[BEGIN Input data]

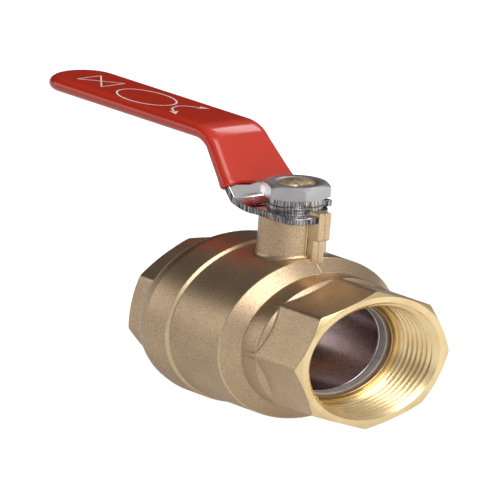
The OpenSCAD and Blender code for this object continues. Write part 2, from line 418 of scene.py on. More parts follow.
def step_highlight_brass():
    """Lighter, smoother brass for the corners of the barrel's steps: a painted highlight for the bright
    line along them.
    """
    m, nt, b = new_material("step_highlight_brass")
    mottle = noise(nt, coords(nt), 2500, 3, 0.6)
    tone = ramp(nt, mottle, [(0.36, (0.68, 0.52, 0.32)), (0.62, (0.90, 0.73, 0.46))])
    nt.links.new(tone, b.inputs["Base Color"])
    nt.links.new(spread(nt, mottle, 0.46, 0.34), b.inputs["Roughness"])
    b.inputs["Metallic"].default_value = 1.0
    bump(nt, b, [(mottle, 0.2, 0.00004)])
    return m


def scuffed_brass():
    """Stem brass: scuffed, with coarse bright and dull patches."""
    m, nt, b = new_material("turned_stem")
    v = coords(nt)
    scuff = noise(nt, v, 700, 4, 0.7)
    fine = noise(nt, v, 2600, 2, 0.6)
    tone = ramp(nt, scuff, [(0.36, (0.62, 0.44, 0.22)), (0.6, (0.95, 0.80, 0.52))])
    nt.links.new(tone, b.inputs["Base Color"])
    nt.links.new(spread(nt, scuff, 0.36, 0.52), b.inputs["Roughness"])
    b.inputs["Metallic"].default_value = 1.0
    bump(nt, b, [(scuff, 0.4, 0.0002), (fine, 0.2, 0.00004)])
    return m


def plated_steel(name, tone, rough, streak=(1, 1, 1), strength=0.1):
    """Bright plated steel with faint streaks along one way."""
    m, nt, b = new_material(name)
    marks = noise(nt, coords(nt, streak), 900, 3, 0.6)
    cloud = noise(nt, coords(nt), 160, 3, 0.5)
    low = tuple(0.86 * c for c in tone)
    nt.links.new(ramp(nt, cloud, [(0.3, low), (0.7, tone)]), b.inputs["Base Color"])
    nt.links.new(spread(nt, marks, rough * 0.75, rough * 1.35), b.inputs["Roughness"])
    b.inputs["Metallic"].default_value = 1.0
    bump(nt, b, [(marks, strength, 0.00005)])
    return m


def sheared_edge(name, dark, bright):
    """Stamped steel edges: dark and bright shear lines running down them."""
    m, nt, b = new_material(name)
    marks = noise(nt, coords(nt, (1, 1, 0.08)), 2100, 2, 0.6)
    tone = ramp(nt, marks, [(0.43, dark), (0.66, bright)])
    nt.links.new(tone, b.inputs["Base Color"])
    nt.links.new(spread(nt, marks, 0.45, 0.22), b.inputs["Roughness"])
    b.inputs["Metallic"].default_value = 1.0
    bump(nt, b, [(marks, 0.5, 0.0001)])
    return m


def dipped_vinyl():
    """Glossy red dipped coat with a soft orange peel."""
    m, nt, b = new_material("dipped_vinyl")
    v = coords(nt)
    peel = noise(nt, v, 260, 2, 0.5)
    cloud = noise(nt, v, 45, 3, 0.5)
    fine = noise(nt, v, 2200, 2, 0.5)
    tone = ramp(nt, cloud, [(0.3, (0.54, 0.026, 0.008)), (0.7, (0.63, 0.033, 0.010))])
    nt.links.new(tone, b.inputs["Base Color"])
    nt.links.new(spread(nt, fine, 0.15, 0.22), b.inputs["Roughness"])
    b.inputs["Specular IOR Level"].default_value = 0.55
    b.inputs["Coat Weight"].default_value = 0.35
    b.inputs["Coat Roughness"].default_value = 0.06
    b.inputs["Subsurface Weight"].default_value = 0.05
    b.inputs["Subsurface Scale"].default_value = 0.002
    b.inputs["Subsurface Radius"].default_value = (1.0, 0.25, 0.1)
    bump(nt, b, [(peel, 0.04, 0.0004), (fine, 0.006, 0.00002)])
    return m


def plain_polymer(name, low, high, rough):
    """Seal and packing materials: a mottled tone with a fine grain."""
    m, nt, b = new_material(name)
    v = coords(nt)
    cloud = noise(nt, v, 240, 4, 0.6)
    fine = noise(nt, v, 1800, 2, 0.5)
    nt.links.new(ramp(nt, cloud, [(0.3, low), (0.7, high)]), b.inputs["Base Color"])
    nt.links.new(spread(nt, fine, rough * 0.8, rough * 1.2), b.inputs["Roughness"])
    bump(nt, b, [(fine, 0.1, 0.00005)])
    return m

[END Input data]
[BEGIN Input data]

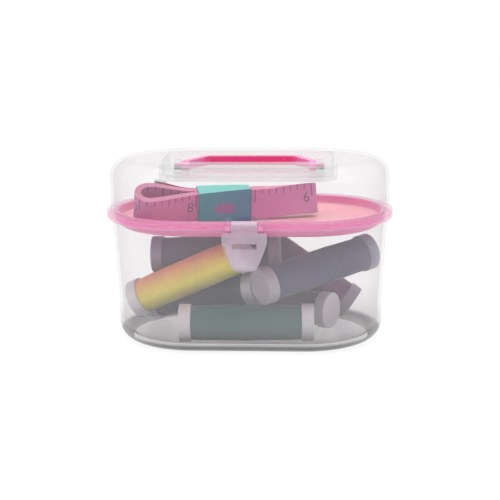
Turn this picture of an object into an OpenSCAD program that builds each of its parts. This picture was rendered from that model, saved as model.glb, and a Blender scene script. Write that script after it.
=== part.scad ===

[END Input data]

Filter the entries down to the lines with the word "from" in them.

The OpenSCAD and Blender code for this object continues. Write part 2, from line 418 of scene.py on. More parts follow.
Turn this picture of an object into an OpenSCAD program that builds each of its parts. This picture was rendered from that model, saved as model.glb, and a Blender scene script. Write that script after it.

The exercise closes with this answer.